This morning I woke up craving cookies my grandmother used to bake. I remember walking over to her house and getting excited when she made a fresh batch. In Italian, they are called “biscotti di latte”, which translates to “milk cookies”. They aren’t meant to be pretty, they are meant to be simply delicious.
Baking was a huge part of my childhood. I would love coming home from school and walk into a home that was fragrant of freshly made cookies. Living in a small neighbourhood I was always surrounded by family and close friends that would frequent my home, spending time with my mom, making the most delectable treats.
Today most of these women have become nothing more than a distant memory, yet their strength and passion lives fiercely in my heart and soul.
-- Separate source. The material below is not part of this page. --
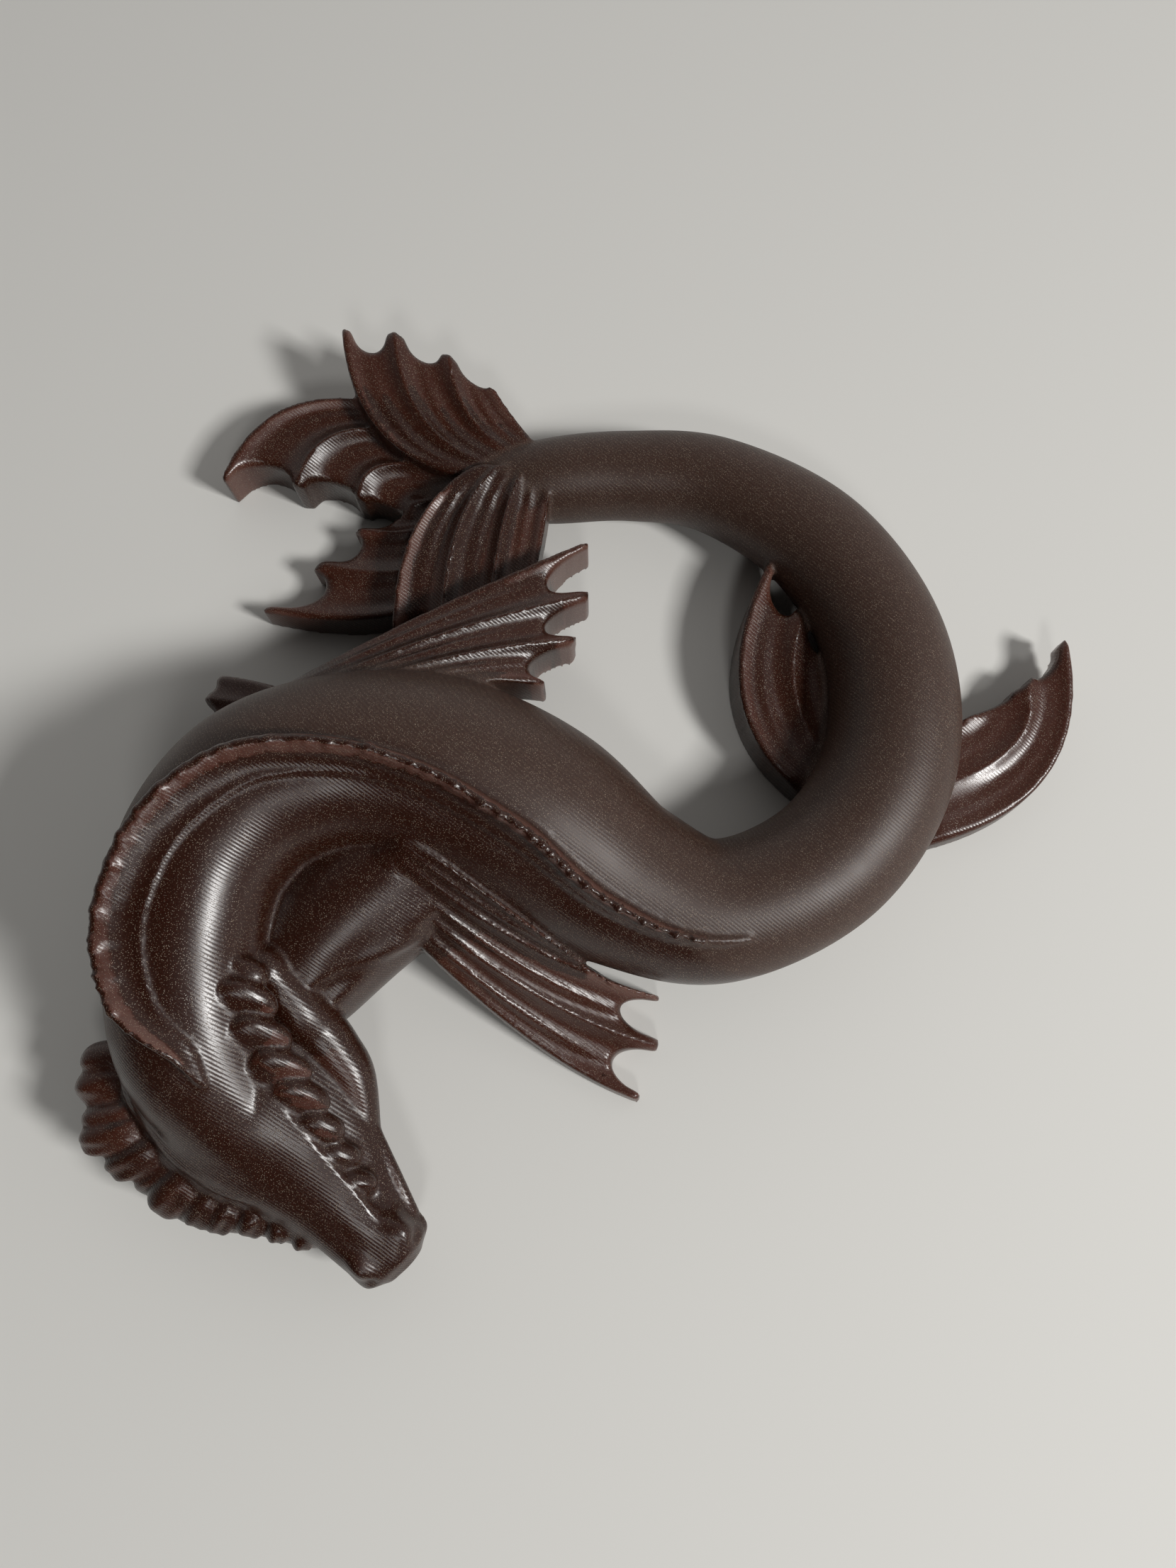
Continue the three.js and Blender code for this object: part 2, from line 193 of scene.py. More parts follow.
# Outline of the flap across its run: share of the width, height above the back as a share of the
# flap's height, and a fixed height in millimetres.
CREST_OUTLINE = [
    (-1.0, 0, -1.5), (-1.0, 0, 0.1), (-0.96, 0, 0.42), (-0.75, 0, 0.42), (-0.52, 0.14, 0.40),
    (-0.34, 0.42, 0.25), (-0.2, 0.74, 0.1), (-0.09, 0.95, 0), (0, 1, 0), (0.1, 0.95, 0),
    (0.19, 0.75, 0), (0.24, 0.4, 0), (0.3, 0, -0.3), (0.3, 0, -1.5), (0, 0, -1.5),
    (-0.5, 0, -1.5),
]
CREST_RINGS = 700
CREST_RADIUS = 8.5
FINE_WAVE, COARSE_WAVE = (0.12, 26, 7), (0.14, 9, 0)
RUFFLES_FROM, RUFFLES_TO = 1.5, 10.6
RUFFLE_PITCH = 2.3
RUFFLE_STEP = 0.05


def back_skin(at, turn):
    """Centre, outward direction, run direction and skin reach of the body's back."""
    centre, along, side, up, half_width, half_height = section(BODY, at)
    lean = math.radians(turn)
    out = side * math.sin(lean) + up * math.cos(lean)
    reach = 1 / math.hypot(math.sin(lean) / half_width, math.cos(lean) / half_height)
    return centre, out, along, reach


def waver(at):
    """Unevenness of the flap's height along its run."""
    return sum(strength * noise.noise(Vector((at * pitch, seed, 4)))
               for strength, pitch, seed in (COARSE_WAVE, FINE_WAVE))


flap = tube(len(CREST_OUTLINE), CREST_RINGS)
for v in flap.verts:
    around = (math.atan2(v.co.x, v.co.y) / math.tau) % 1
    share, rise, fixed = CREST_OUTLINE[round(around * len(CREST_OUTLINE)) % len(CREST_OUTLINE)]
    at = round((v.co.z + 0.5) * (len(CREST) - 1), 6)
    station, turn, height, width = smooth_row(CREST, at)
    spread = math.degrees(share * width / CREST_RADIUS)
    centre, out, along, reach = back_skin(station, turn + spread)
    v.co = centre + out * (reach + rise * height * (1 + waver(at)) + fixed)
cast(flap)

# Its ruffles: lumps of uneven size and spacing, tipped inward, strung along the free edge.
random.seed(4)
ruffle_at = RUFFLES_FROM
while ruffle_at < RUFFLES_TO:
    station, turn, height, width = smooth_row(CREST, ruffle_at)
    centre, out, along, reach = back_skin(station, turn)
    inward = out.cross(along)
    grown = min(1, (ruffle_at - RUFFLES_FROM + 0.4) / 0.8)
    size = random.uniform(0.6, 1.2) * grown
    part = bmesh.new()
    bmesh.ops.create_icosphere(part, subdivisions=3, radius=1)
    slope = random.uniform(0.75, 1.0)
    long_way = (inward * math.cos(slope) - out * math.sin(slope)
                + along * random.uniform(-0.3, 0.3)).normalized()
    across = along.cross(long_way)
    place = (centre + out * (reach + height * 0.84) + inward * width * random.uniform(-0.02, 0.09)
             + along * random.uniform(-0.3, 0.3))
    for v in part.verts:
        v.co = (place + along * v.co.x * (0.24 + 0.16 * height) * size
                + long_way * v.co.y * (0.3 + 0.16 * height) + across * v.co.z * 0.62 * size)
    cast(part)
    step = RUFFLE_PITCH * random.uniform(0.65, 1.35) * (0.3 + 0.25 * height)
    here, ahead = (Vector(smooth_row(BODY, smooth_row(CREST, ruffle_at + d)[0])[:3])
                   for d in (0, RUFFLE_STEP))
    ruffle_at += RUFFLE_STEP * step / max((ahead - here).length, RUFFLE_STEP)

# Head: a long wedge, rolled a little towards the outside of the bend, with its jaw on the
# surface. Brow ridges, hollows, lip line and nostrils are modelled into it.
HEAD_BACK = Vector((-41.4, -29.6, 11.6))
HEAD_TIP = Vector((-18.9, -52.2, 6.2))
HEAD_ROLL = math.radians(20)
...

So many stories were shared, tears of laughter and sadness were cried and most importantly, words of wisdom were passed on. This is probably why the kitchen is my favourite room in the home and cooking and baking is not just another chore, but a passion that I treasure.
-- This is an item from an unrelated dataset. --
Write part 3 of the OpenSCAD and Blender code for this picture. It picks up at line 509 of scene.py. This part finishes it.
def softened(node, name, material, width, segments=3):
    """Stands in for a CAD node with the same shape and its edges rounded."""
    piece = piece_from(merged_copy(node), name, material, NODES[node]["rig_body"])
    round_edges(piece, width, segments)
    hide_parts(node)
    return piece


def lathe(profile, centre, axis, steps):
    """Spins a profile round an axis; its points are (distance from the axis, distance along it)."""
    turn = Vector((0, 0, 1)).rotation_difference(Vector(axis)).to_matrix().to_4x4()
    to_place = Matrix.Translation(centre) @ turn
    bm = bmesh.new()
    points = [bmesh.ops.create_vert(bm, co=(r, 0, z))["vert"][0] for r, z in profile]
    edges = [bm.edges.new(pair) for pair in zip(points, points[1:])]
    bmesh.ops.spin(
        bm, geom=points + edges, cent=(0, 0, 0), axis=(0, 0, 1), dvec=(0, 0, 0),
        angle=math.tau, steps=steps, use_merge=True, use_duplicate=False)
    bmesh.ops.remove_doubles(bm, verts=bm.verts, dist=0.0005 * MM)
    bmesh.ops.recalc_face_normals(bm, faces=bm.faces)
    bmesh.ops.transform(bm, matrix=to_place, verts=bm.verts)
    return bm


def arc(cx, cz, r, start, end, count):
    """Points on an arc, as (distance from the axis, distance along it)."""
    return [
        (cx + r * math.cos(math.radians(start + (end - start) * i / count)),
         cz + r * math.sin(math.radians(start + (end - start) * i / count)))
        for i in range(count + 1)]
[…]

I looked up to these women as pillars of strength. They came from hardly anything (a small town in Italy, they were practically serfs living off land in a very medieval way) and managed to make a life for themselves and their families. They gave a future for their children they knew they couldn’t give back home. English was not their first language and they couldn’t help us with our homework, but they made sure we were well fed, washed and clothed and had the best education we could have had. With one another, these women supported each other through thick and thin, a special bond that couldn’t be broken. They were the glue that held our families together, something I didn’t truly understand until now that I am married and have a family of my own.
I honour the legacies of my aunts, close friends and my grandmother through baking. It is one way where I feel like I can travel back in time, to be able to see and feel them with my heart.